The stakes therefore extend beyond Tehran, Tel Aviv, and Washington. If the war accelerates fiscal strain, exposes the fragility of US-anchored security architectures in the Gulf, and erodes the perception of controlled escalation, it may hasten shifts already underway in the international system and may lead to a different kind of “multipolarity” than previously assumed.
Yet beyond strategy and great-power recalibration lies the more immediate reality of human devastation. Thousands of Iranian civilians have already paid the price of a war framed in the language of deterrence and necessity—and this comes on the heels of thousands who perished earlier in the year during anti-regime protests. Across the region—from southern Lebanon to the Gulf—ordinary people bear the consequences of decisions made in distant capitals. In Gaza, where mass death and destruction has already reshaped the moral landscape of this era, the expansion of war only deepens the sense that force has replaced restraint as a governing principle. This matters strategically as much as morally because states that normalize large-scale civilian harm may secure short-term gains, but they erode the legitimacy on which durable power depends.

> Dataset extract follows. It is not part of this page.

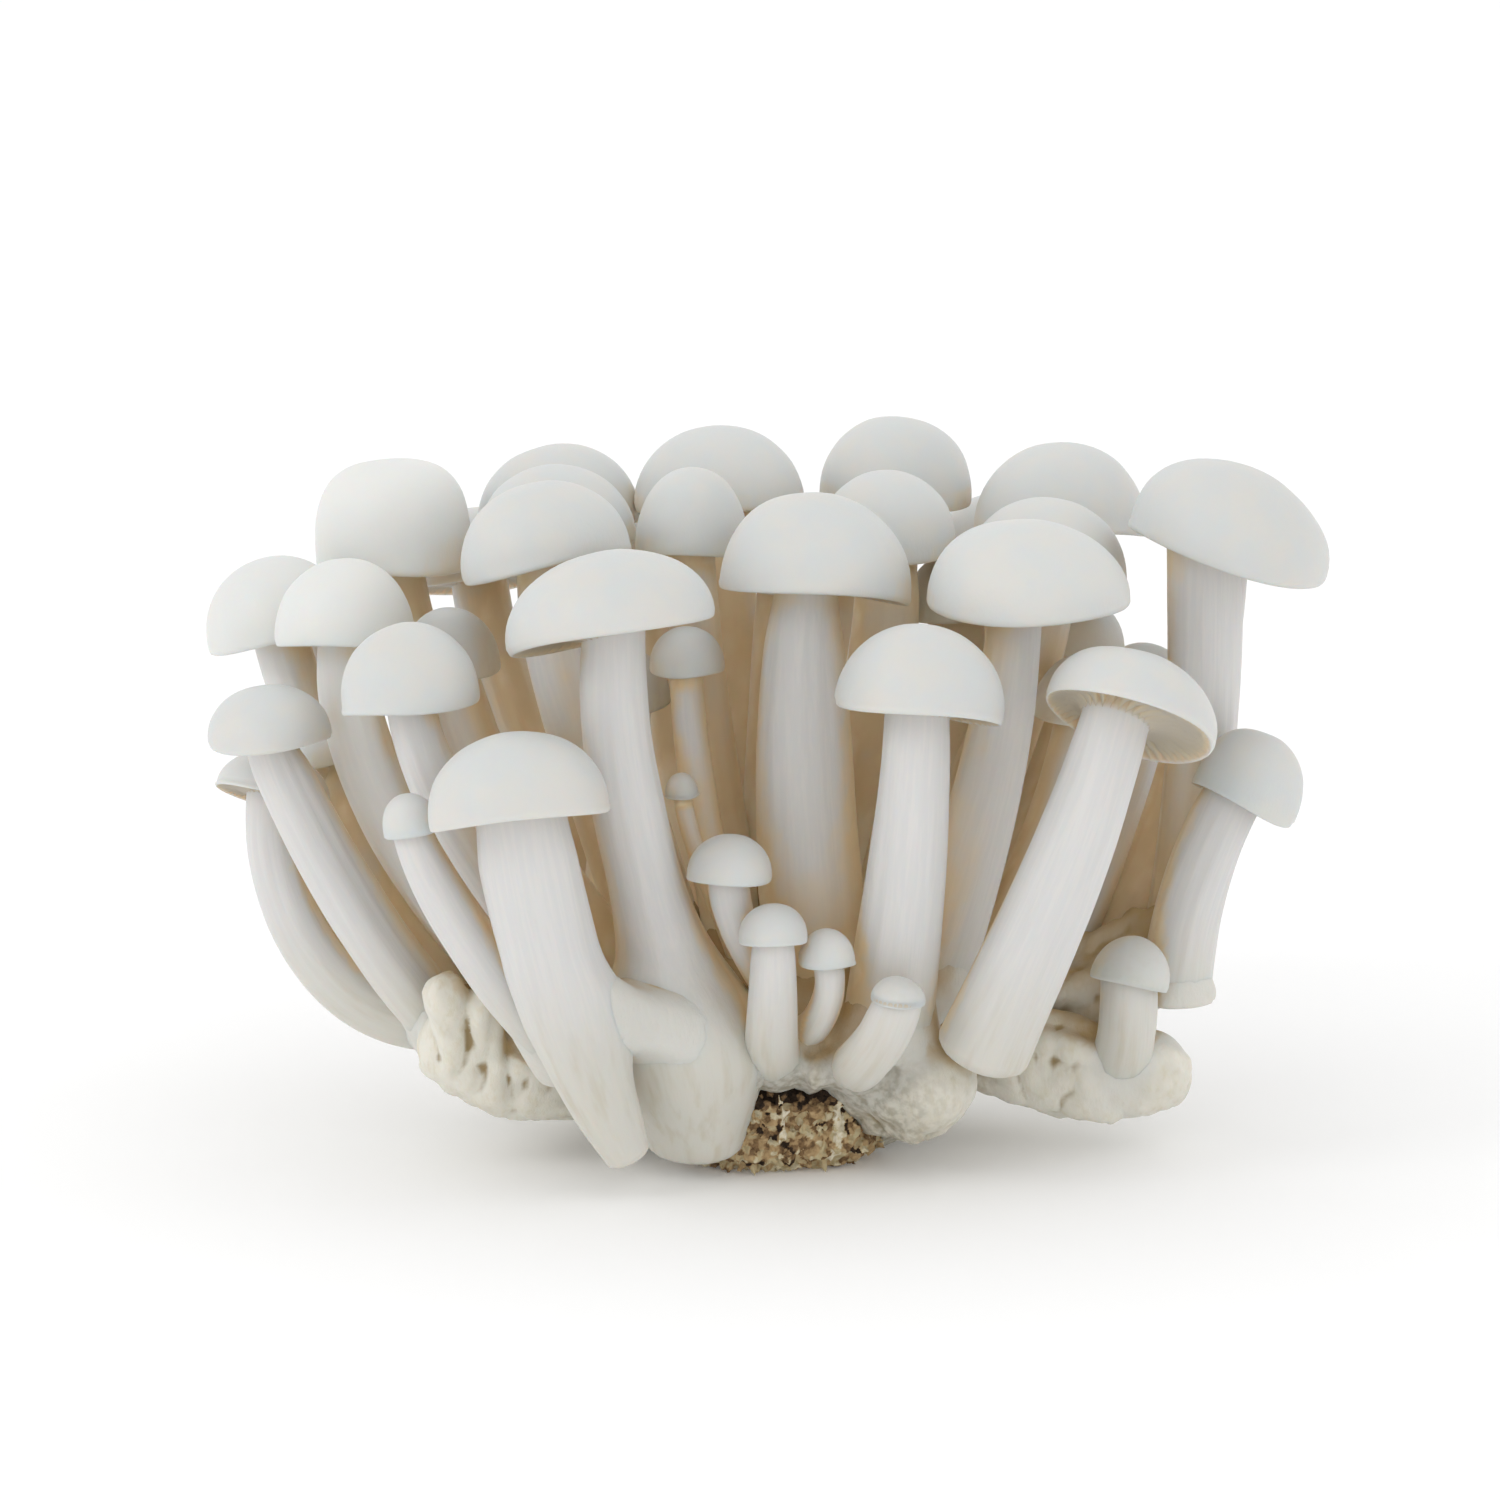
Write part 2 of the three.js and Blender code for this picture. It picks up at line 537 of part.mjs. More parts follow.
function moreButtons() {
  const { count, sector, outwards, upwards, levelRadius } = MORE_BUTTONS;
  const draw = seeded(7);
  return Array.from({ length: count }, (_, i) => {
    const angle = mix(...sector, (i + mix(0.2, 0.8, draw())) / count);
    const height = mix(...MORE_BUTTONS.height, draw());
    const length = mix(...MORE_BUTTONS.length, draw());
    const away = new THREE.Vector3(Math.cos(angle), Math.sin(angle), 0);
    const root = away.clone().multiplyScalar(baseReach(angle, height, levelRadius)).setZ(height);
    const growth = away.multiplyScalar(outwards * length).setZ(upwards * length);
    return { root, growth, radius: mix(...MORE_BUTTONS.radius, draw()) };
  });
}

// ---------- growing medium ----------

function mediumPlug(grow = 0) {
  const at = (height) => new THREE.Vector3(...MEDIUM_MIDDLE, height);
  const uneven = (angle) => 1 + 0.04 * Math.cos(3 * angle + 1) + 0.03 * Math.cos(7 * angle);
  const skin = new Skin(at(-grow));
  for (const [height, radius] of MEDIUM_LEVELS) {
    const level = at(height + (height ? grow : -grow));
    skin.ring(level, AXES, MEDIUM_SIDES, (angle) => radius * uneven(angle) + grow);
  }
  return skin.close(at(MEDIUM_LEVELS.at(-1)[0] + grow));
}

// Chips of sawdust and bran, half sunk in the side of the plug that shows.
function crumbs() {
  const draw = seeded(11);
  return Array.from({ length: CRUMBS.count }, () => {
    const size = mix(...CRUMBS.size, draw());
    const angle = NOTCH.facing + mix(...CRUMBS.turn, draw());
    const reach = mix(...CRUMBS.reach, draw());
    const chip = new THREE.OctahedronGeometry(size)
      .scale(1, mix(0.5, 0.8, draw()), mix(0.6, 1, draw()))
      .rotateX(Math.PI * draw())
      .rotateZ(Math.PI * draw())
      .translate(
        MEDIUM_MIDDLE[0] + reach * Math.cos(angle),
        MEDIUM_MIDDLE[1] + reach * Math.sin(angle),
        mix(...CRUMBS.height, draw()),
      );
    return asSolid(chip);
  });
}

// ---------- the cluster ----------

const cluster = new THREE.Group();
const MATERIALS = {
  mushroom: new THREE.MeshStandardMaterial({ color: "#e9e6df", roughness: 0.45 }),
  base: new THREE.MeshStandardMaterial({ color: "#d8d0bf", roughness: 0.7 }),
  medium: new THREE.MeshStandardMaterial({ color: "#7a6243", roughness: 0.95 }),
};

function addPiece(name, solid, material) {
  const mesh = new THREE.Mesh(asGeometry(largest(solid)), material);
  mesh.name = name;
  cluster.add(mesh);
}

// Where two mushrooms press together, the later one is dented.
const grown = MUSHROOMS.map((shape, i) => mushroom(shape, i, GAP));
MUSHROOMS.forEach((shape, i) => {
  const name = `mushroom_${String(i + 1).padStart(2, "0")}`;
  addPiece(name, clearOf(mushroom(shape, i), grown.slice(0, i)), MATERIALS.mushroom);
});

const ground = asSolid(new THREE.BoxGeometry(200, 200, 40).translate(0, 0, -20));
const lobes = LOBES.map((shape) => lobe(shape));
const buttons = [...BUTTONS, ...moreButtons()].map(button);
const base = joined([baseBlock(), ...lobes, ...buttons]);
addPiece("base", clearOf(base, [mediumPlug(GAP), ground, ...grown]), MATERIALS.base);

const roundMedium = [baseBlock(GAP), ...LOBES.map((shape) => lobe(shape, GAP)), ground];
const medium = joined([mediumPlug(), clearOf(joined(crumbs()), roundMedium)]);
addPiece("growing_medium", clearOf(medium, grown), MATERIALS.medium);

export default cluster;
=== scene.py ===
"""The looks of a cluster of white beech mushrooms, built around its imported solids.

Every size is in millimetres in the frame of the solids, and becomes metres when a mesh is made. Only the
floor and the lights are in metres. Each mushroom is one closed skin: a fibrous stem, a domed cap with a
rolled margin, and thin gills, every second one short. The base and the growing medium are joined from rough
shapes, and their surface is worked afterwards.
"""

from math import atan2, cos, exp, pi, radians, sin, sqrt

import bpy
import numpy as np
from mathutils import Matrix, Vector, noise
from mathutils.bvhtree import BVHTree
from mathutils.kdtree import KDTree


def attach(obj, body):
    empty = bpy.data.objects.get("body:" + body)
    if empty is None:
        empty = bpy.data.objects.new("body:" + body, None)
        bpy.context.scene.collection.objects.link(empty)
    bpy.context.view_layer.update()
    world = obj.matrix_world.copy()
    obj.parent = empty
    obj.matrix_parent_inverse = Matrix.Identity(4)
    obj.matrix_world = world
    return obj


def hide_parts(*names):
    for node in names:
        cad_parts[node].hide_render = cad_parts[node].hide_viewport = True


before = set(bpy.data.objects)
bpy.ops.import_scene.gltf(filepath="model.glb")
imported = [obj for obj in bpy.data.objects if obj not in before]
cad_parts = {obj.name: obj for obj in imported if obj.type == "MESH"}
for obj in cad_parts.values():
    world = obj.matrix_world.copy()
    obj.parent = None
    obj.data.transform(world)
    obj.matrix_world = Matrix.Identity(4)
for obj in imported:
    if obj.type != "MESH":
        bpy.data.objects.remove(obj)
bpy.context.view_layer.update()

MM = 0.001
BODY = "root"

# ---------- the mushrooms: the same named values as the solids ----------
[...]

None of the pressures outlined above guarantee a particular outcome. Iran could weaken. Key stockpiles and launchers could be severely hit. Escalation could spiral unpredictably while de-escalation remains possible, potentially based on a differing threshold of pain for Israel and the United States. But the assumption that this war would be short, controlled, and strategically clarifying already appears misplaced as well as precarious. For now, what is certain is the mounting toll on civilians across the region—and the growing possibility that a campaign meant to reinforce US and Israeli supremacy may instead mark another turning point in its decline.